A longtime Braintree firefighter has retired after collecting more than $200,000 in salary while on paid leave.
Town officials relieved Lt. Kevin MacAleese of his duties at the fire department pending an investigation in December 2018 after he was accused of threatening a woman while off-duty in Whitman.
Under a plea deal, MacAleese admitted in court two months later there was sufficient evidence to convict him. A judge continued his case without a finding for a period of one year, and MacAleese served that time on probation.
The criminal case against MacAleese was dismissed in February 2020, and there is no conviction on his record. But he remained off the job for another year amid a parallel probe by the town, a move local officials say was necessary because their personnel investigation was ongoing.
He eventually retired from the fire department in February 2021, submitting his paperwork after more than two years on leave. He received gross pay totaling $210,182.82 during that time, according to Braintree Town Solicitor Nicole Taub. He cashed out an additional $21,483.60 of unused vacation time and $3,819.75 worth of unused sick days upon retirement, Taub wrote.
We reached out to MacAleese and a lawyer who represented him in the employment matter with the town, but did not receive a response. A lawyer who represented him in the criminal case declined to comment on the circumstances. Efforts to reach the firefighters union were also unsuccessful.
Braintree’s current mayor, Charles Kokoros, inherited the employment matter from his predecessor when he took office in 2020. He told NBC10 the town’s inquiry was slowed by the pandemic, which made it difficult to conduct in-person interviews.
“We always work as hard as we can to resolve issues as quickly as we can,” Kokoros said.
But government watchdog Greg Sullivan said he believes Braintree mishandled the situation, leaving taxpayers to foot the bill.
Sullivan, a former Massachusetts inspector general, correctly predicted last year the town would keep the longtime firefighter on leave until his retirement.
“I’m not surprised,” he said, “but I’m really disgusted by it.”

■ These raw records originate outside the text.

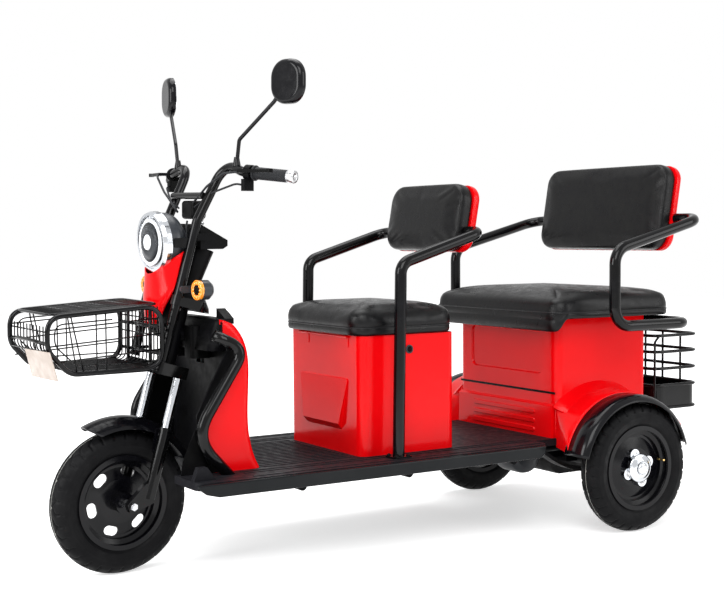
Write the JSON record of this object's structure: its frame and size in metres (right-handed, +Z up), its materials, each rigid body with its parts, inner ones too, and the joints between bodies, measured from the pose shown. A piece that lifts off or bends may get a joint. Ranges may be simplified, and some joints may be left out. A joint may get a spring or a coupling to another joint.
{
  "type": "electric passenger tricycle",
  "caption": "Three-wheeled electric passenger vehicle with a steered front wheel, driver seat, rear bench with armrests, floor deck and wire baskets.",
  "frame": {"origin": "on the ground, under the middle of the whole vehicle", "axes": "+X points forward, +Y to the driver's left, +Z up"},
  "size_m": [2.3494, 0.932, 1.4671],
  "materials": {
    "amber_lens": "amber plastic",
    "black_gloss": "gloss black moulding",
    "black_plastic": "satin black moulding",
    "black_steel": "gloss black enamel",
    "cast_steel": "dark chassis paint",
    "chrome": "bright chrome",
    "clear_lens": "clear glass",
    "deck_plastic": "dark grey textured floor",
    "grip_rubber": "ribbed rubber",
    "red_gloss": "gloss red",
    "red_lens": "red plastic",
    "tyre": "black rubber",
    "vinyl": "grained black vinyl",
    "zinc_steel": "zinc plated"
  },
  "bodies": {
    "chassis": {"battery_pack": "black_plastic", "chassis_frame": "black_steel", "floor_deck": "deck_plastic", "front_backrest_pad": "vinyl", "front_backrest_shell": "red_gloss", "front_cowl": "black_gloss", "front_seat_arms": "black_steel", "front_seat_box": "red_gloss", "guard_tubes": "black_steel", "leg_shield": "red_gloss", "rear_axle": "cast_steel", "rear_backrest_pad": "vinyl", "rear_backrest_shell": "red_gloss", "rear_basket": "black_steel", "rear_fender_left": "black_plastic", "rear_fender_right": "black_plastic", "rear_leaf_springs": "cast_steel", "rear_seat_arms": "black_steel", "rear_seat_box": "red_gloss", "seat_hinges": "zinc_steel", "side_sills": "black_gloss", "tail_lamps": "red_lens"},
    "steering": {"fork_tubes": "chrome", "fork_legs": "black_steel", "fork_crown": "black_steel", "front_axle": "zinc_steel", "front_fender": "black_gloss", "handlebar": "black_steel", "grips": "grip_rubber", "levers": "black_plastic", "mirrors": "black_plastic", "headlight_bowl": "black_gloss", "headlight_ring": "chrome", "headlight_lens": "clear_lens", "front_panel": "red_gloss", "turn_signals": "black_plastic", "turn_lenses": "amber_lens", "dash": "black_plastic", "front_basket": "black_steel"},
    "basket_lid": {"front_basket_lid": "black_steel"},
    "front_seat": {"front_cushion": "vinyl"},
    "rear_seat": {"rear_cushion": "vinyl"},
    "front_wheel": {"front_tyre": "tyre", "front_rim": "black_steel"},
    "rear_left_wheel": {"rear_left_tyre": "tyre", "rear_left_rim": "black_steel", "rear_left_hub": "chrome"},
    "rear_right_wheel": {"rear_right_tyre": "tyre", "rear_right_rim": "black_steel", "rear_right_hub": "chrome"}
  },
  "joints": [
    {"name": "steering_turn", "type": "hinge", "parent": "chassis", "child": "steering", "pos_m": [0.7184, 0, 0.65], "axis": [-0.2723, 0, 0.9622], "range_deg": [-42.3, 33.7]},
    {"name": "front_wheel_spin", "type": "hinge", "parent": "steering", "child": "front_wheel", "pos_m": [0.8932, 0.0036, 0.20796], "axis": [-0.0721, 0.9972, -0.0204], "continuous": true},
    {"name": "rear_left_wheel_spin", "type": "hinge", "parent": "chassis", "child": "rear_left_wheel", "pos_m": [-0.71267, 0.417, 0.208], "axis": [0, 1, 0], "continuous": true},
    {"name": "rear_right_wheel_spin", "type": "hinge", "parent": "chassis", "child": "rear_right_wheel", "pos_m": [-0.71267, -0.417, 0.208], "axis": [0, 1, 0], "continuous": true},
    {"name": "front_seat_lift", "type": "hinge", "parent": "chassis", "child": "front_seat", "pos_m": [0.20933, 0, 0.657], "axis": [0, 1, 0], "range_deg": [0, 75]},
    {"name": "rear_seat_lift", "type": "hinge", "parent": "chassis", "child": "rear_seat", "pos_m": [-0.95167, 0, 0.669], "axis": [0, -1, 0], "range_deg": [0, 50]},
    {"name": "basket_lid_lift", "type": "hinge", "parent": "steering", "child": "basket_lid", "pos_m": [0.82395, 0.0103, 0.77996], "axis": [0.0721, -0.9972, 0.0204], "range_deg": [0, 75]}
  ]
}
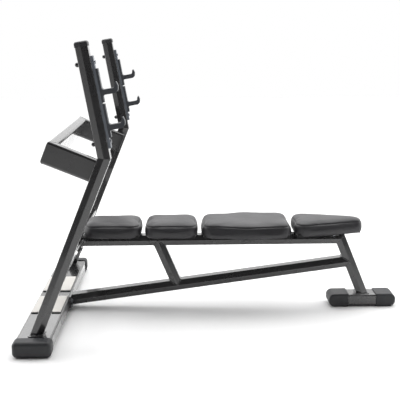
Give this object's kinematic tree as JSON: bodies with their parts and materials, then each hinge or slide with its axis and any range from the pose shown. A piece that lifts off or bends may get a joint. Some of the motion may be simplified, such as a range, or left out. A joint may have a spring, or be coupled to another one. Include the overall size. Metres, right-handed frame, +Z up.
{
  "type": "flat bench press bench",
  "caption": "Flat bench press bench with two leaning uprights, bar hooks at two heights, a segmented pad and a single-beam frame.",
  "frame": {"origin": "on the floor, at the middle of the overall length and width", "axes": "+X from the uprights to the foot end, +Z up, +Y to the left of a person lying face up with the head at the uprights"},
  "size_m": [1.752, 1.24, 1.292],
  "materials": {
    "frame_paint": "gloss",
    "rail_steel": "satin",
    "hook_coating": "satin",
    "zinc_fasteners": "satin",
    "black_fasteners": "gloss",
    "black_rubber": "satin",
    "black_plastic": "satin",
    "cream_rubber": "matte",
    "pad_vinyl": "satin",
    "board_backing": "matte"
  },
  "bodies": {
    "root": {"bar_hook_lower_left": "hook_coating", "bar_hook_lower_right": "hook_coating", "bar_hook_upper_left": "hook_coating", "bar_hook_upper_right": "hook_coating", "base_beam": "frame_paint", "base_cap_left": "black_rubber", "base_cap_right": "black_rubber", "cross_member": "frame_paint", "dome_nuts": "black_fasteners", "flange_bolts": "zinc_fasteners", "foot_beam": "frame_paint", "foot_cap_front": "black_rubber", "foot_cap_rear": "black_rubber", "foot_plate_carrier_left": "black_plastic", "foot_plate_carrier_right": "black_plastic", "foot_plate_tread_left": "cream_rubber", "foot_plate_tread_right": "cream_rubber", "front_post": "frame_paint", "hook_rail_left": "rail_steel", "hook_rail_right": "rail_steel", "hook_screws": "zinc_fasteners", "lower_rail": "frame_paint", "lower_rail_flange": "frame_paint", "mid_strut": "frame_paint", "pad_board_1": "board_backing", "pad_board_2": "board_backing", "pad_board_3": "board_backing", "pad_board_4": "board_backing", "pad_cushion_1": "pad_vinyl", "pad_cushion_2": "pad_vinyl", "pad_cushion_3": "pad_vinyl", "pad_cushion_4": "pad_vinyl", "pad_mount_plates": "frame_paint", "pad_screws": "zinc_fasteners", "post_collar": "frame_paint", "rail_bolts": "zinc_fasteners", "rail_head_flange": "frame_paint", "tie_arm_left": "frame_paint", "tie_arm_right": "frame_paint", "tie_cross_bar": "frame_paint", "tie_plug_left": "black_plastic", "tie_plug_right": "black_plastic", "top_rail": "frame_paint", "upright_cap_left": "black_plastic", "upright_cap_right": "black_plastic", "upright_collar_left": "frame_paint", "upright_collar_right": "frame_paint", "upright_lower_left": "frame_paint", "upright_lower_right": "frame_paint", "upright_upper_left": "frame_paint", "upright_upper_right": "frame_paint", "weld_nuts": "zinc_fasteners"}
  },
  "joints": []
}
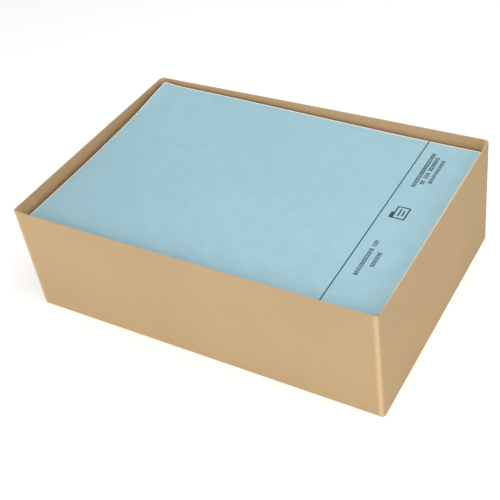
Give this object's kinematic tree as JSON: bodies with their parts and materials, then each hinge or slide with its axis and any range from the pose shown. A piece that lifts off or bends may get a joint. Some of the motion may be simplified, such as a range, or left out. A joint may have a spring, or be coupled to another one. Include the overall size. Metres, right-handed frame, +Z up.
{
  "type": "archival box",
  "caption": "Open kraft board tray filled with a pile of blue manila file folders, each with a prong fastener; folders lift out and the top one opens.",
  "frame": {"origin": "centre of the tray's underside", "axes": "+X along the tray's long side, towards the foot end of the folders; +Y towards the folders' open long edge, away from their fold; +Z up, out of the tray's open top"},
  "size_m": [0.362, 0.246, 0.115],
  "materials": {
    "kraft_board": "plain kraft board, matt, with fine fibres",
    "manila_board": "pulp-dyed light blue manila board, matt",
    "manila_cover": null,
    "fastener_steel": "bright tin-plated strip steel",
    "lock_steel": "bright tin-plated strip steel"
  },
  "bodies": {
    "tray": {"tray": "kraft_board"},
    "bundle_1": {"folder_01": "manila_board", "folder_02": "manila_board", "folder_03": "manila_board", "folder_04": "manila_board", "folder_05": "manila_board", "folder_06": "manila_board", "folder_07": "manila_board", "folder_08": "manila_board", "folder_09": "manila_board", "folder_10": "manila_board", "folder_11": "manila_board", "folder_12": "manila_board", "folder_13": "manila_board", "fasteners_1": "fastener_steel"},
    "bundle_2": {"folder_14": "manila_board", "folder_15": "manila_board", "folder_16": "manila_board", "folder_17": "manila_board", "folder_18": "manila_board", "folder_19": "manila_board", "folder_20": "manila_board", "folder_21": "manila_board", "folder_22": "manila_board", "folder_23": "manila_board", "folder_24": "manila_board", "folder_25": "manila_board", "fasteners_2": "fastener_steel"},
    "bundle_3": {"folder_26": "manila_board", "folder_27": "manila_board", "folder_28": "manila_board", "folder_29": "manila_board", "folder_30": "manila_board", "folder_31": "manila_board", "folder_32": "manila_board", "folder_33": "manila_board", "folder_34": "manila_board", "folder_35": "manila_board", "folder_36": "manila_board", "folder_37": "manila_board", "fasteners_3": "fastener_steel"},
    "bundle_4": {"folder_38": "manila_board", "folder_39": "manila_board", "folder_40": "manila_board", "folder_41": "manila_board", "folder_42": "manila_board", "folder_43": "manila_board", "folder_44": "manila_board", "folder_45": "manila_board", "folder_46": "manila_board", "folder_47": "manila_board", "folder_48": "manila_board", "folder_49": "manila_board", "fasteners_4": "fastener_steel"},
    "top_folder": {"top_folder_back": "manila_board", "top_fastener_base": "fastener_steel", "top_compressor_bar": "fastener_steel"},
    "top_cover": {"top_folder_cover": "manila_cover"},
    "left_lock": {"top_left_lock": "lock_steel"},
    "right_lock": {"top_right_lock": "lock_steel"}
  },
  "joints": [
    {"name": "bundle_1_lift", "type": "slide", "parent": "tray", "child": "bundle_1", "axis": [0, 0, 1], "range_m": [0, 0.12]},
    {"name": "bundle_2_lift", "type": "slide", "parent": "bundle_1", "child": "bundle_2", "axis": [0, 0, 1], "range_m": [0, 0.095]},
    {"name": "bundle_3_lift", "type": "slide", "parent": "bundle_2", "child": "bundle_3", "axis": [0, 0, 1], "range_m": [0, 0.07]},
    {"name": "bundle_4_lift", "type": "slide", "parent": "bundle_3", "child": "bundle_4", "axis": [0, 0, 1], "range_m": [0, 0.045]},
    {"name": "top_folder_lift", "type": "slide", "parent": "bundle_4", "child": "top_folder", "axis": [0, 0, 1], "range_m": [0, 0.02]},
    {"name": "cover_hinge", "type": "hinge", "parent": "top_folder", "child": "top_cover", "pos_m": [0, -0.11597, 0.1035], "axis": [1, 0, 0], "range_deg": [0, 114]},
    {"name": "left_lock_slide", "type": "slide", "parent": "top_folder", "child": "left_lock", "axis": [-1, 0, 0], "range_m": [-0.0175, 0.007]},
    {"name": "right_lock_slide", "type": "slide", "parent": "top_folder", "child": "right_lock", "axis": [1, 0, 0], "range_m": [-0.0175, 0.007]}
  ]
}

MacAleese’s case springs from an incident on Dec. 13, 2018. According to court records, a woman called Whitman police and told them she feared for her safety. When an officer arrived, he could hear a man threatening her over the phone.
Moments later, police say, the officer watched as MacAleese slowly drove by the woman’s house in his vehicle. Police pulled the firefighter over a few blocks away and later charged him with threatening to murder her.
“He told me he was going to hurt me, torture me, bury me and beat my husband up,” the woman wrote in a request for an emergency restraining order. “These threats have increased over the past couple of months and I have been fearful for my family.”
As part of a plea deal to resolve the case, MacAleese admitted to sufficient facts in February 2019, essentially acknowledging there was enough evidence to convict him. The judge continued his case without a finding for one year, and the matter was dismissed in 2020 after MacAleese completed a term of probation. There is no conviction on his record.
While that case was pending, town leaders signed a contract with a private firm called Prezza Consulting, LLC to conduct a personnel investigation of MacAleese, according to records obtained by NBC10 through a request made under the state public records law.
To date, Braintree has paid $3,397.50 for the inquiry, according to Taub, the town solicitor. She said previously that state law and the union collective bargaining agreement required MacAleese to remain on leave during the investigation.
Those two years out of work will also fatten MacAleese’s taxpayer-funded pension, giving him credit for additional years of service, and hiking his salary calculation, thanks to an automatic raise.
Town officials have calculated his annual retirement benefit at approximately $74,500, according Dennis Gallagher, director of the Braintree Retirement Board. The final figure will be set by the state’s Public Employee Retirement Administration Commission after payroll figures are calculated by the town treasurer.
This scenario isn’t unique to Braintree.
In Boston, the NBC10 Investigators calculated taxpayers shelled out roughly $5 million over a three-year period to employees paid to stay home while facing criminal charges or internal investigations.
And costs extend beyond the worker’s salary. For example, while MacAleese was off the job, Braintree paid overtime to cover his lieutenant position.
“It boggles the mind,” Sullivan said. “Ultimately, the voters are the ones who should be outraged in that community because they’re going to be paying.”